Yeah, no. "Consumer communism" would not be enough to get the west to tolerate the Bolsheviks. The Bolsheviks were scary because they were revolutionaries who advocated overthrowing the entire system the West was built on. Whatever they wanted to replace it with, they'd still be a threat.

What is the absolute best-case scenario for early Soviet industrialization, ignoring internal politics and leadership? What policies or treaties would advance the USSR the absolute most, providing the largest possible industry and prosperity? Ideally, it would have the lowest death toll from famine as well.

Best case scenario in what sense? The best case scenario for getting the most industry by 1941 is different from the best case scenario for getting the most industry by 1955.
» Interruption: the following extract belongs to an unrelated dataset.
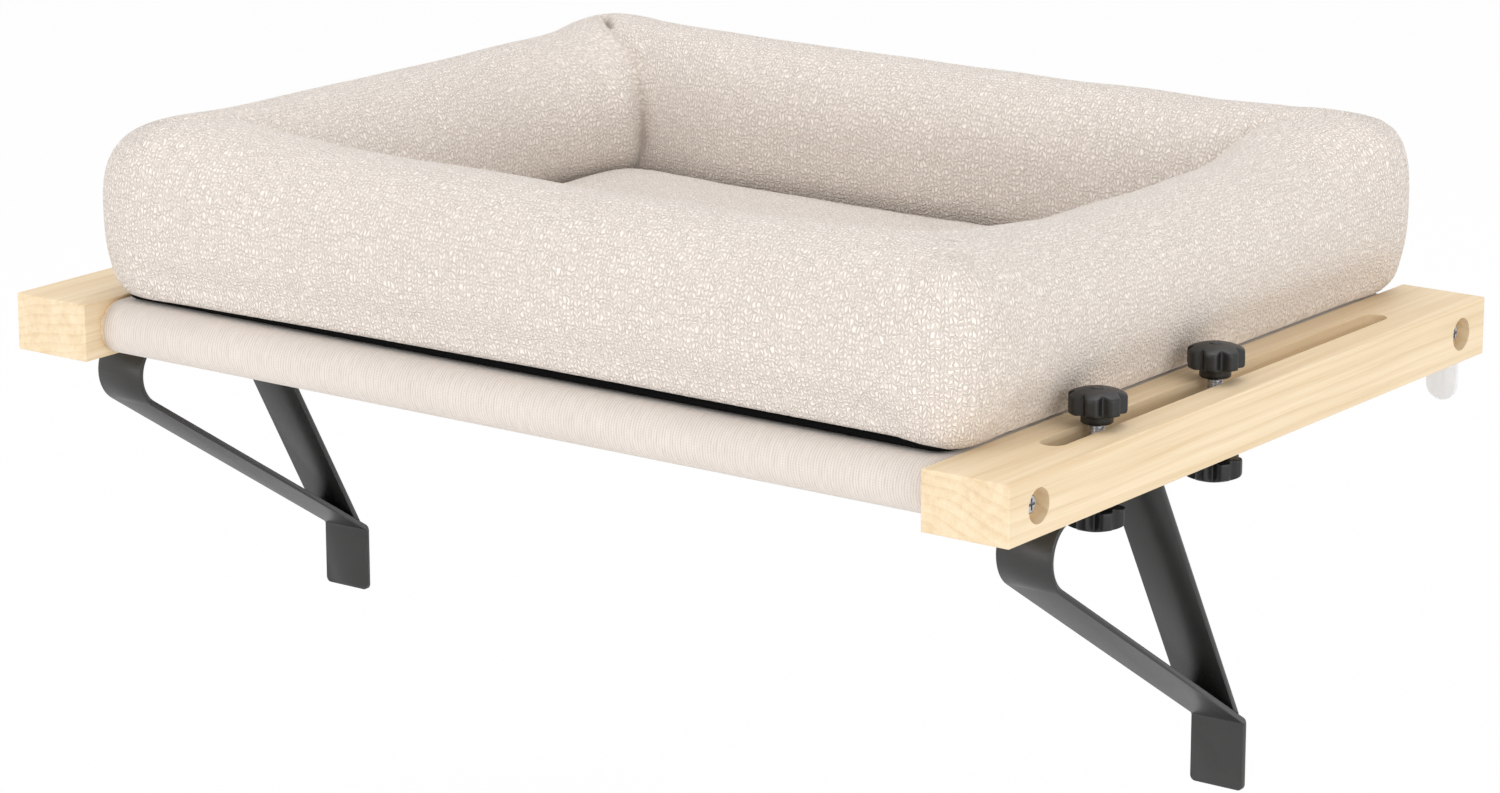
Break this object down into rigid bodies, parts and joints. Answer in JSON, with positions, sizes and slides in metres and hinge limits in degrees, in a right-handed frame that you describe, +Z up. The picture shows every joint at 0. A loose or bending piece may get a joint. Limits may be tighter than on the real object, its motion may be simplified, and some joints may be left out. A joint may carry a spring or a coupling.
{
  "type": "window mounted cat perch",
  "caption": "Bolstered cat bed on a cloth sling between wooden rails that rest on a window sill, held by sliding strip-steel brackets with star knobs.",
  "frame": {"origin": "mid-width, on the wall plane that the bracket plates press on, at the level of the sill that the rails' undersides rest on", "axes": "+X along the window to the right seen from the room, +Y from the room towards the window, +Z up"},
  "size_m": [0.616, 0.4455, 0.3046],
  "materials": {
    "rail_wood": "satin",
    "dowel_wood": "satin",
    "sling_cloth": "matte",
    "bed_cloth": "matte",
    "bed_underside": "matte",
    "bracket_paint": "satin",
    "knob_plastic": "matte",
    "tab_plastic": "satin",
    "zinc": "bright",
    "insert_brass": "satin"
  },
  "bodies": {
    "frame": {"left_rail": "rail_wood", "right_rail": "rail_wood", "front_dowel": "dowel_wood", "rear_dowel": "dowel_wood", "sling": "sling_cloth", "dowel_screws": "zinc", "tab_screws": "zinc"},
    "left_bracket": {"left_bracket_strip": "bracket_paint", "left_bracket_brace": "bracket_paint"},
    "left_tab": {"left_sill_tab": "tab_plastic"},
    "left_front_stud": {"left_front_stud": "zinc"},
    "left_front_upper_knob": {"left_front_upper_knob": "knob_plastic"},
    "left_front_lower_knob": {"left_front_lower_knob": "knob_plastic", "left_front_insert": "insert_brass"},
    "left_rear_stud": {"left_rear_stud": "zinc"},
    "left_rear_upper_knob": {"left_rear_upper_knob": "knob_plastic"},
    "left_rear_lower_knob": {"left_rear_lower_knob": "knob_plastic", "left_rear_insert": "insert_brass"},
    "right_bracket": {"right_bracket_strip": "bracket_paint", "right_bracket_brace": "bracket_paint"},
    "right_tab": {"right_sill_tab": "tab_plastic"},
    "right_front_stud": {"right_front_stud": "zinc"},
    "right_front_upper_knob": {"right_front_upper_knob": "knob_plastic"},
    "right_front_lower_knob": {"right_front_lower_knob": "knob_plastic", "right_front_insert": "insert_brass"},
    "right_rear_stud": {"right_rear_stud": "zinc"},
    "right_rear_upper_knob": {"right_rear_upper_knob": "knob_plastic"},
    "right_rear_lower_knob": {"right_rear_lower_knob": "knob_plastic", "right_rear_insert": "insert_brass"},
    "bed": {"bed_base": "bed_underside", "bed_front_bolster": "bed_cloth", "bed_rear_bolster": "bed_cloth", "bed_left_bolster": "bed_cloth", "bed_right_bolster": "bed_cloth", "bed_pad": "bed_cloth"}
  },
  "joints": [
    {"name": "left_bracket_slide", "type": "slide", "parent": "frame", "child": "left_bracket", "axis": [0, 1, 0], "range_m": [-0.0385, 0.1555]},
    {"name": "left_tab_turn", "type": "hinge", "parent": "frame", "child": "left_tab", "pos_m": [-0.284, 0.2137, 0.015], "axis": [0, 1, 0], "range_deg": [-90, 90]},
    {"name": "left_front_stud_travel", "type": "slide", "parent": "left_bracket", "child": "left_front_stud", "axis": [0, 0, 1], "range_m": [-0.00125, 0.00125]},
    {"name": "left_front_upper_knob_turn", "type": "hinge", "parent": "left_front_stud", "child": "left_front_upper_knob", "pos_m": [-0.284, -0.1175, 0.0316], "axis": [0, 0, 1], "range_deg": [-370, 370]},
    {"name": "left_front_lower_knob_turn", "type": "hinge", "parent": "left_bracket", "child": "left_front_lower_knob", "pos_m": [-0.284, -0.1175, -0.0036], "axis": [0, 0, 1], "continuous": true},
    {"name": "left_rear_stud_travel", "type": "slide", "parent": "left_bracket", "child": "left_rear_stud", "axis": [0, 0, 1], "range_m": [-0.00125, 0.00125]},
    {"name": "left_rear_upper_knob_turn", "type": "hinge", "parent": "left_rear_stud", "child": "left_rear_upper_knob", "pos_m": [-0.284, -0.0125, 0.0316], "axis": [0, 0, 1], "range_deg": [-370, 370]},
    {"name": "left_rear_lower_knob_turn", "type": "hinge", "parent": "left_bracket", "child": "left_rear_lower_knob", "pos_m": [-0.284, -0.0125, -0.0036], "axis": [0, 0, 1], "continuous": true},
    {"name": "right_bracket_slide", "type": "slide", "parent": "frame", "child": "right_bracket", "axis": [0, 1, 0], "range_m": [-0.0385, 0.1555]},
    {"name": "right_tab_turn", "type": "hinge", "parent": "frame", "child": "right_tab", "pos_m": [0.284, 0.2137, 0.015], "axis": [0, 1, 0], "range_deg": [-90, 90]},
    {"name": "right_front_stud_travel", "type": "slide", "parent": "right_bracket", "child": "right_front_stud", "axis": [0, 0, 1], "range_m": [-0.00125, 0.00125]},
    {"name": "right_front_upper_knob_turn", "type": "hinge", "parent": "right_front_stud", "child": "right_front_upper_knob", "pos_m": [0.284, -0.1175, 0.0316], "axis": [0, 0, 1], "range_deg": [-370, 370]},
    {"name": "right_front_lower_knob_turn", "type": "hinge", "parent": "right_bracket", "child": "right_front_lower_knob", "pos_m": [0.284, -0.1175, -0.0036], "axis": [0, 0, 1], "continuous": true},
    {"name": "right_rear_stud_travel", "type": "slide", "parent": "right_bracket", "child": "right_rear_stud", "axis": [0, 0, 1], "range_m": [-0.00125, 0.00125]},
    {"name": "right_rear_upper_knob_turn", "type": "hinge", "parent": "right_rear_stud", "child": "right_rear_upper_knob", "pos_m": [0.284, -0.0125, 0.0316], "axis": [0, 0, 1], "range_deg": [-370, 370]},
    {"name": "right_rear_lower_knob_turn", "type": "hinge", "parent": "right_bracket", "child": "right_rear_lower_knob", "pos_m": [0.284, -0.0125, -0.0036], "axis": [0, 0, 1], "continuous": true},
    {"name": "bed_lift", "type": "slide", "parent": "frame", "child": "bed", "axis": [0, 0, 1], "range_m": [0, 0.15]}
  ],
  "couplings": [
    {"joint": "left_front_upper_knob_turn", "follows": "left_front_stud_travel", "rad_per_m": 5026.5},
    {"joint": "left_rear_upper_knob_turn", "follows": "left_rear_stud_travel", "rad_per_m": 5026.5},
    {"joint": "right_front_upper_knob_turn", "follows": "right_front_stud_travel", "rad_per_m": 5026.5},
    {"joint": "right_rear_upper_knob_turn", "follows": "right_rear_stud_travel", "rad_per_m": 5026.5}
  ]
}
If you want the best long-term outcome, then Bukharin's ideas were the closest (so continuing to allow small scale free enterprise and allowing the peasants more freedom to choose what they farmed, how to farm it and the ability to sell their produce coupled with state-led development of heavy industry). There's pretty much no chance that those ideas would have been chosen.
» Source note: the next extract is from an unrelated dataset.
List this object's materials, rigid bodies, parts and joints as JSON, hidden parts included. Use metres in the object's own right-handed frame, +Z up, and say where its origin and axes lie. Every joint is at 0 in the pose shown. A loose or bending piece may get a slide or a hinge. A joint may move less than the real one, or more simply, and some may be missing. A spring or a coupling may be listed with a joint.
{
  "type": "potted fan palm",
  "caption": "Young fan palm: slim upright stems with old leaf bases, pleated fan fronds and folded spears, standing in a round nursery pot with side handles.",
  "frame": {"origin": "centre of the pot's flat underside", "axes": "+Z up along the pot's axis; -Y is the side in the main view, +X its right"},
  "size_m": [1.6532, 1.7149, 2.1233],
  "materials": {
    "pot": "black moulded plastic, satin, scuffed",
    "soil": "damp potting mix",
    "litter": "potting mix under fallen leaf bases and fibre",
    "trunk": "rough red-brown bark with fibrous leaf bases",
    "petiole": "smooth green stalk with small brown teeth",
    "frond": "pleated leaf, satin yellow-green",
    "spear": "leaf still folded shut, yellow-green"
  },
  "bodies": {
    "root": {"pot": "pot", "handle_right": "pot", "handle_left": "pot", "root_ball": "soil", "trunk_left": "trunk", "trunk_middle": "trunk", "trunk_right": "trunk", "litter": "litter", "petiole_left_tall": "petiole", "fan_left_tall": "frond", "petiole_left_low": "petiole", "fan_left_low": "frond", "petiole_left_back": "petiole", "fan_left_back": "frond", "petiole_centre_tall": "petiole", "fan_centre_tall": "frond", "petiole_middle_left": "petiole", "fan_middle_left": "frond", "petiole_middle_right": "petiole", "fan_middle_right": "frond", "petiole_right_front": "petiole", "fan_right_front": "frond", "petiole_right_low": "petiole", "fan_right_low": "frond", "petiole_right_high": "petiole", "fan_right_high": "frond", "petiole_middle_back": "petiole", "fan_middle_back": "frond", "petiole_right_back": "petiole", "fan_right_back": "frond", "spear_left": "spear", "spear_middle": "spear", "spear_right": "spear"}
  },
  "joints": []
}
The next best long-term outcome would be the "Trotskyite" path - that is, the Soviet Union being more open to trade in goods and ideas (Stalin forbade Soviet scientists to travel abroad to conferences, which enormously damaged scientific inquiry in the Soviet Union) while collectivizing agriculture and pushing aggressively to build more heavy industry, only starting a couple years earlier than OTL. A surviving Lenin or Zinoviev becoming leader of the party could lead to such an outcome. Starting collectivization early helps enormously, since the peak of the collectivization campaign doesn't coincide with the trough of the Great Depression grain-price collapse AND with a natural drought (starting collectivization late also saves millions of lives - the Soviets OTL really had poor timing on this one).

fasquardon
 
What about the fear of Bolshevism, though?

Yeah, no. "Consumer communism" would not be enough to get the west to tolerate the Bolsheviks. The Bolsheviks were scary because they were revolutionaries who advocated overthrowing the entire system the West was built on. Whatever they wanted to replace it with, they'd still be a threat.
I agree it not likely but since the OP said "ignoring internal politics and leadership?" then you can agree to give up the world revolution on some spurious grounds that revolutions in the democracies can be done strictly by electoral means, without violent external revolution you can build 'Socialism in One Country' but on a much more peaceful and open basis if you can forget about Stalin being Stalin...

You basically dont bother with collectivisation but just have a low level of land reforms and carry on with pre war industrialization..... Russia and the world would be such a nicer and richer place...
 
You basically dont bother with collectivisation but just have a low level of land reforms and carry on with pre war industrialization..... Russia and the world would be such a nicer and richer place...

It depends on what the land reforms are - after all, part of the reason Tsarist Russia was in the mess it was had to do with Alexander II enacting land reforms that were arguably worse than what had come before.

And pre-war industrialization wouldn't get Russia far at all. If you just extend the trend-line of Russian economic growth in the 1906-1913 period forward into 2016, yeah, Russia would be pretty amazingly rich. But projecting short term trends into the future never ends well. If Russia had continued market development then it would have experienced stagnation, collapse and boom at different time. The likelihood is that if Russia (or the Soviet Union) had continued a pure market development path, then between 1919 and 1941, they would have been pretty close to stagnant. Why? Because that's what happened to everyone in that period that depended on market-driven growth.

(Of course, during the interwar period a good many capitalist economies engaged in programs of planned economic growth that were plenty effective, so it's not like the Soviet government has to choose between only one extreme or the other, but following the pre-war path was only going to get the Russians/Soviets into trouble.)